H.R. 4223, the BURMA Act of 2017, has a terrible acronym, but don't hold that against it: the bill would impose economic sanctions against Burma as long as it continues to kill its minority Rohingya population. Over 600,000 refugees have left for Bangladesh to escape the Burmese military's ongoing campaign of ethnic cleansing against the Rohingya. It doesn't matter that they started it, not just because the Buddhist majority in Burma and the Muslim Rohingya have been fighting each other for decades, but because ethnic cleansing is never the answer. It's a shame I have to say that out loud in 2017, but, apparently I do, in an era where the "liberal" media seem to be so fascinated with Nazi wannabes. H.R. 4223 would end American military assistance to the Burmese military, prevent American banks from holding money for them, and prevent them from getting visas; after all, where you've got leverage, you've got to apply it. Hence CREDO helps you tell your Congressfolk to support the right of ethnic minorities not to be slaughtered by governments by supporting the BURMA Act.
Meanwhile, S. 2155, the so-called Economic Growth, Regulatory Relief, and Consumer Protection Act, would actually expose good Americans more to financial predators -- and worse, it has that bipartisan rotten-meat sheen with nine Democrats among its 20 Senate sponsors. Right-wingers sell pro-bankster bills like these as "pro-community bank" bills, but how many "community banks" have $50 billion in assets? That's the threshold for extra regulatory scrutiny, naturally, and S. 2155 would quintuple it, to $250 billion, which doesn't benefit "community banks" unless you think American Express and Credit Suisse are "community banks." And letting smaller banks engage in high-risk mortgages (which S. 2155 also does) doesn't help out those banks, or their customers.
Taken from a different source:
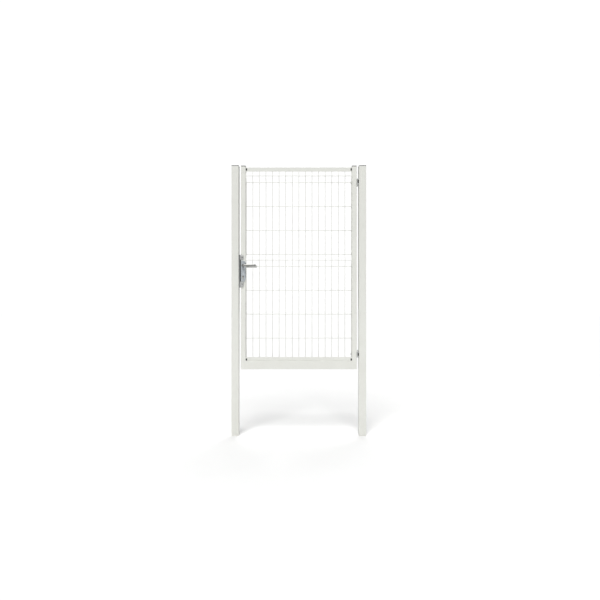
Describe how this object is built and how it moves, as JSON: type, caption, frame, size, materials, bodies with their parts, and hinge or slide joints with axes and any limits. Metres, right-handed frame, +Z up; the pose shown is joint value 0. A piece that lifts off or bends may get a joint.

I must ask again: what have banksters done to deserve all these welfare handouts? So Americans for Financial Reform helps you tell your Senators to reject S. 2155 and thus actually protect their constituents. (By which I mean us, the people, not their big donors. What a shame that I have to spell it out.)
Finally, CREDO also helps you ask the FCC Inspector General to investigate whether the FCC's recent decision to loosen media consolidation rules represent a "sweetheart deal" for the Sinclair Broadcast Group, and stop work on the merger in the meantime. Both the FCC decision and the proposed merger represent a particularly virulent strain of right-wing thought: that "freedom" mainly means freedom for corporations, not people, and that our government should never restrict the freedom of corporations in order to enhance the freedom of people. Preventing the Sinclair-Tribune merger isn't primarily about giving a notorious Trump mouthpiece like Sinclair more power -- it's mainly about letting small, local media providers enter the market, compete in the market, and flourish in the market, and also about enabling those small, local media providers to be more accountable to communities, and no reasonable person thinks letting big media corporations buy up more media outlets serves these goals. Perhaps that's why both liberals and conservatives tend to oppose media consolidation.